Ex-UK PM Sought to Lobby German Government on Behalf of Greensill
TEHRAN (FNA)- The Greensill affair appeared to widen as it emerged that former UK Prime Minister David Cameron lobbied a senior German government official on behalf of the financing group.
The Financial Times reported that the former prime minister made the approach as a German investigation into Greensill Capital’s banking arm was accelerating.
Cameron took part in a virtual call with the German ambassador in November, in which senior representatives from Greensill discussed introducing Earnd – a system that allows staff to draw down their salary in instalments – to the German civil service, a spokesperson for the former prime minister told the paper.
The FT also claimed that the Conservative Party’s former leader sought a meeting with the German Deputy Finance Minister, Jörg Kukies.
That was disputed by Cameron’s spokesperson, however, who said the German ambassador had offered a meeting with Kukies.
The Greensill scandal erupted last month after it emerged that Cameron texted the Chancellor, Rishi Sunak, to urge him to include the company in a COVID recovery scheme.

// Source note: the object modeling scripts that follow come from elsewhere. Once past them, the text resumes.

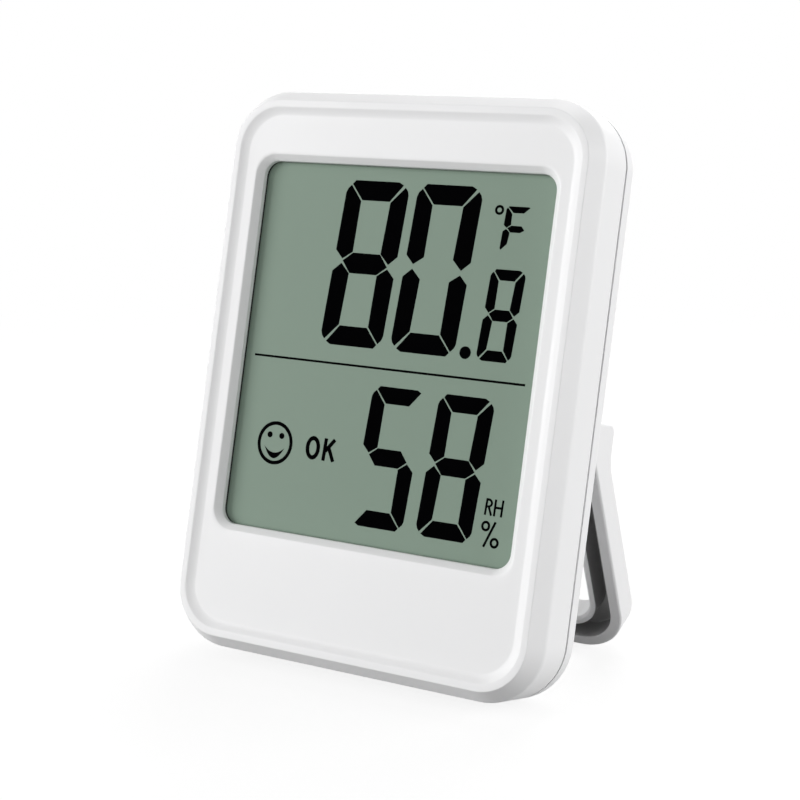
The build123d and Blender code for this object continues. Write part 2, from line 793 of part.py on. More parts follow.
plate_height = chamber_top - leaf_rise
save(upper_contact([
    (left_cell + plate_half_width, chamber_top),
    (left_cell + plate_half_width, plate_height),
    (left_cell - plate_half_width, plate_height),
    (left_cell - plate_half_width, chamber_top - strip_thickness),
    (left_tail + tail_width / 2, chamber_top - strip_thickness),
], left_tail), "contact_positive")
leaf = [(right_cell + leaf_half_width + tail_width, chamber_top)]
leaf += list(reversed(leaf_points(right_cell, chamber_top, -leaf_rise)))
leaf += [(right_cell - leaf_half_width - strip_thickness, chamber_top)]
save(upper_contact(leaf, right_tail), "contact_negative")

# Folding stand, built in its open position on planes that tilt with its legs
pivot = at_side(0).from_local_coords((pivot_depth, pivot_height, 0))
leg_rear = Vector(0, math.cos(leg_tilt), math.sin(leg_tilt))
leg_front = Plane(origin=pivot - leg_rear * pivot_to_front, x_dir=(1, 0, 0), z_dir=-leg_rear)
stand_top = ear_top + ear_back
opening_half = stand_half_width - leg_width
ring_half = opening_half + ring_wall
ring_foot = ring_rise - leg_length


def leg_profile(half_side, foot, top, corner):
    """Outline across both legs, seen from the front, with rounded lower corners."""
    with BuildSketch(leg_front) as profile:
        with Locations((0, (foot + top) / 2)):
            Rectangle(2 * half_side, top - foot)
        fillet(profile.vertices().group_by(Axis.Y)[0], corner)
    return profile.sketch


def leg_edges(solid, depth):
    """Edges of a solid at one depth behind the front face of the legs, the lowest first."""
    found = [edge for edge in solid.edges()
             if abs(leg_front.to_local_coords(edge.center()).Z + depth) < stop_gap]
    return ShapeList(found).sort_by(Axis(leg_front.origin, leg_front.y_dir))


with BuildPart() as stand:
    extrude(leg_profile(stand_half_width, -leg_length, 0, stand_corner), amount=-leg_depth)
    with BuildSketch(at_side(0)) as ear:
        ear_front = case_depth + stop_gap
        block(ear_front, pivot_depth + ear_back, pivot_height - ear_bottom, pivot_height + ear_top)
        fillet(ear.vertices().group_by(Axis.Y)[-1], ear_corner)
    extrude(amount=stand_half_width, both=True)
    with BuildSketch(leg_front):
        Rectangle(2 * stand_half_width + over, 2 * (leg_length + over))
    extrude(amount=pivot_depth, mode=Mode.SUBTRACT)
    fillet(leg_edges(stand, leg_depth).filter_by(Axis.X)[-1], knee_radius)
    fillet(leg_edges(stand, leg_depth)[0], stand_edge_radius)
    chamfer(leg_edges(stand, 0)[0], stand_bevel)
    extrude(leg_profile(opening_half, ring_foot + ring_wall, stand_top, opening_corner),
            amount=leg_depth + ear_back + ear_top, both=True, mode=Mode.SUBTRACT)
    chamfer(leg_edges(stand, 0).filter_by(Axis.X)[1], ring_bevel)
    channel = leg_profile(stand_half_width - flange, flange - leg_length, -channel_top_drop, channel_corner)
    channel -= leg_profile(ring_half, ring_foot, -channel_top_drop, ring_corner)
    extrude(channel, amount=web - leg_depth, mode=Mode.SUBTRACT)
    for hand in (-1, 1):
        with BuildSketch(at_side(hand * opening_half)):
            with Locations((pivot_depth, pivot_height)):
                Circle(pin_radius)
        extrude(amount=-hand * (lug_side_gap + lug_wall))
save(stand.part, "stand")

print("case depth", round(case_depth, 3), "total depth", round(total_depth, 3))
print("leg length", round(leg_length, 3), "lift", round(lift, 3), "middle depth", round(middle_depth, 3))
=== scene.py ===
"""Studio scene of a desk thermometer and hygrometer that stands on its folding stand."""

import json
import logging
import math
from collections.abc import Iterable
from dataclasses import dataclass, field, fields, replace
from enum import Enum
from typing import ClassVar

import bmesh
import bpy
from mathutils import Matrix, Vector


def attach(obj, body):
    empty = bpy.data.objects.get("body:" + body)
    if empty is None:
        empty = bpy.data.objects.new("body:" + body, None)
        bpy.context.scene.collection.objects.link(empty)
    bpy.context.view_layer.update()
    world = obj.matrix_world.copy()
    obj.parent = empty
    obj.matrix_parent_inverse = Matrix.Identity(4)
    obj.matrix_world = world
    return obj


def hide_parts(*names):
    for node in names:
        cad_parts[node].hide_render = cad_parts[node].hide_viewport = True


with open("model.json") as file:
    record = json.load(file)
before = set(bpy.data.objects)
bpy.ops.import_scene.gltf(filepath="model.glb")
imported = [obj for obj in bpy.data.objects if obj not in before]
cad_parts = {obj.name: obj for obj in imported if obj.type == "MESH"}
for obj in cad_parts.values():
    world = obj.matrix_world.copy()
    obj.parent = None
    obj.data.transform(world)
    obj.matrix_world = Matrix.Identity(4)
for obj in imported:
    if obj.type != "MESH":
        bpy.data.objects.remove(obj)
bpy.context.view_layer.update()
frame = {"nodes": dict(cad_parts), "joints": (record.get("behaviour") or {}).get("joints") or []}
MM = 0.001

log = logging.getLogger("thermometer")

Color = tuple[float, float, float]
Point = tuple[float, float]
Inset = tuple[float, float, float]
Material = bpy.types.Material
Mesh = bpy.types.Mesh
Socket = bpy.types.NodeSocket


class Body(Enum):
    """Bodies that the pieces ride on."""

    CASE = "case"
    STAND = "stand"
    DOOR = "battery_door"
    BUTTON = "unit_button"


class Relief(Enum):
    """Kinds of fine surface relief."""

    MOULDED = "moulded"
    DRAWN = "drawn"
    BRUSHED = "brushed"


@dataclass(frozen=True)
class CaseFrame:
    """Places on the leaning case: side to the right, height up the face and depth behind the rim, in mm.

    Attributes:
        pivot: the stand's pivot in metres, where the hinge joint has it.
        up: direction up the face.
        pivot_height: height of the pivot on the case.
        pivot_depth: depth of the pivot behind the rim.
    """

    pivot: Vector
    up: Vector
    pivot_height: float = 36.85
    pivot_depth: float = 14.5

    @classmethod
    def from_joints(cls, joints: list[dict]) -> "CaseFrame":
        """Reads the case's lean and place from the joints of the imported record."""
        named = {joint["name"]: joint for joint in joints}
        return cls(Vector(named["stand_hinge"]["pos_m"]), Vector(named["door_slide"]["axis"]).normalized())

    @property
    def front(self) -> Vector:
        """Direction out of the face."""
        return Vector((1, 0, 0)).cross(self.up)

    @property
    def origin(self) -> Vector:
        """Point on the rim plane below the middle of the case."""
        return self.pivot - self.up * self.pivot_height * MM + self.front * self.pivot_depth * MM

    @property
    def matrix(self) -> Matrix:
        """Turns case places in metres, with depth counted towards the front, into the row frame."""
        turn = Matrix((Vector((1, 0, 0)), self.up, self.front)).transposed()
        return Matrix.Translation(self.origin) @ turn.to_4x4()

    def at(self, side: float, height: float, depth: float) -> Vector:
        """Gives the point at a side, height and depth in mm, in metres."""
        return self.matrix @ (Vector((side, height, -depth)) * MM)


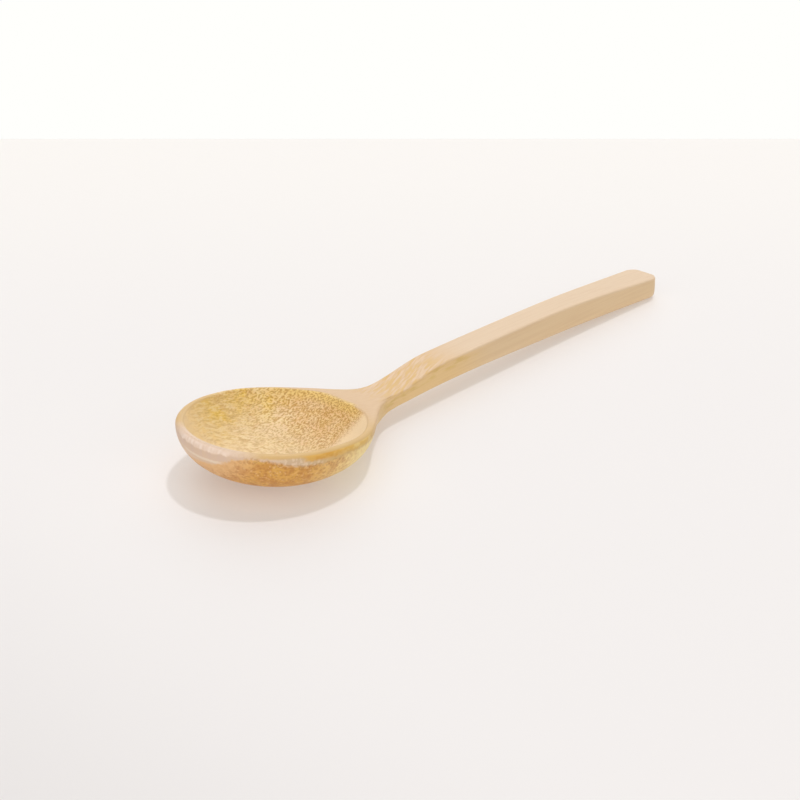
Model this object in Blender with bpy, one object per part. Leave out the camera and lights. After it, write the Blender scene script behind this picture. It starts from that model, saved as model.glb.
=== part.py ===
"""A small wooden spoon for honey, carved from one piece of straight-grained wood.

The spoon lies on a table as it does when it is put down: the bowl rests on the small
sanded flat under it, and the far end of the handle touches the table too.
+X runs from the tip of the bowl to the end of the handle, +Z is up, and the origin is
on the table under the middle of the spoon. Every size is in metres.
"""
import math

import bmesh
import bpy
import numpy as np

# Plan, measured from the tip of the bowl
LENGTH = 0.160
WIDEST_AT = 0.0221
HOLLOW_END_AT = 0.0444
NECK_AT = 0.0578
KNEE_AT = 0.0762
BOWL_WIDTH = 0.0415
NECK_WIDTH = 0.0085
KNEE_WIDTH = 0.0077
MIDDLE_WIDTH = 0.0075
END_WIDTH = 0.0092
SHOULDER_FULLNESS = 1.27
END_CORNER = 0.0032

# Heights of the upper side above the table
TIP_HEIGHT = 0.0148
WIDEST_HEIGHT = 0.0124
HOLLOW_END_HEIGHT = 0.0091
NECK_HEIGHT = 0.0072
KNEE_HEIGHT = 0.0094
MIDDLE_HEIGHT = 0.0087

# Wood between the upper side and the underside
NECK_THICKNESS = 0.0038
KNEE_THICKNESS = 0.0060
MIDDLE_THICKNESS = 0.0067
END_THICKNESS = 0.0057

# Hollow of the bowl, and the sanded flat under it
RIM_WIDTH = 0.0019
SHOULDER_RIM_WIDTH = 0.0013
FLOOR_THICKNESS = 0.0030
BASE_AT = 0.0274
BASE_RADIUS = 0.0050

# Powers of the rounded shapes: 2 is an ellipse, and more is fuller and squarer
HOLLOW_BACK_POWER = 5.5
BOWL_POWER = 2.0
HANDLE_POWER = 6.0

# Power of the hollow's depth: more keeps its floor level further out
HOLLOW_DEPTH_POWER = 3.0

# Where the back corner of the hollow gives way to its straight back edge
HOLLOW_BACK_TURN = math.radians(82)

# Radii of the softened edges: outside the rim, outside elsewhere, and round the hollow
RIM_EDGE = 0.00125
OUTER_EDGE = 0.0005
HOLLOW_EDGE = 0.0006

# Slope at which the wall of the hollow meets its softened edge
HOLLOW_SLOPE = math.radians(50)

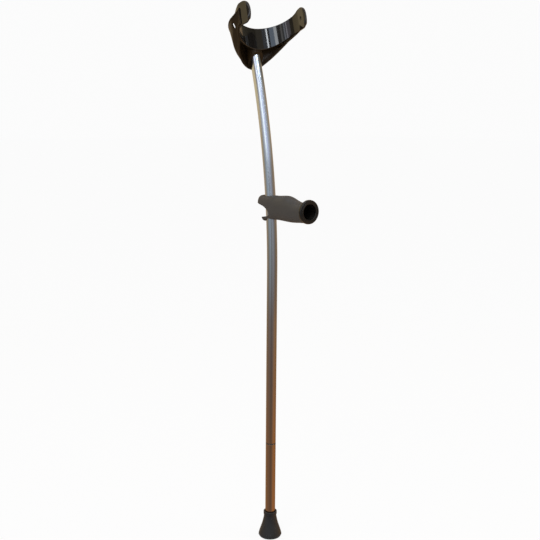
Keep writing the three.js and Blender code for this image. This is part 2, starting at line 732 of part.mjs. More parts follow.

Prime Minister Boris Johnson has ordered an official investigation into the affair, but that probe has proved controversial amid claims the government is trying to mark its own homework.
Cameron is now expected to be called to give evidence to multiple parliamentary inquiries in the UK into the Greensill scandal.
The National Audit Office has also announced its own, separate probe.
Earlier this week, the scandal spread to the civil service when it emerged that a former head of Whitehall procurement started a job at Greensill while working as a civil servant.
Bill Crothers triggered astonishment when he insisted the arrangement was not unusual.
Within days it also came to light that David Brierwood had simultaneously worked in a Cabinet Office role and as a director at Greensill for three and a half years.
Labour has claimed that the scandal marks the return of “Tory sleaze” at the top of the UK government.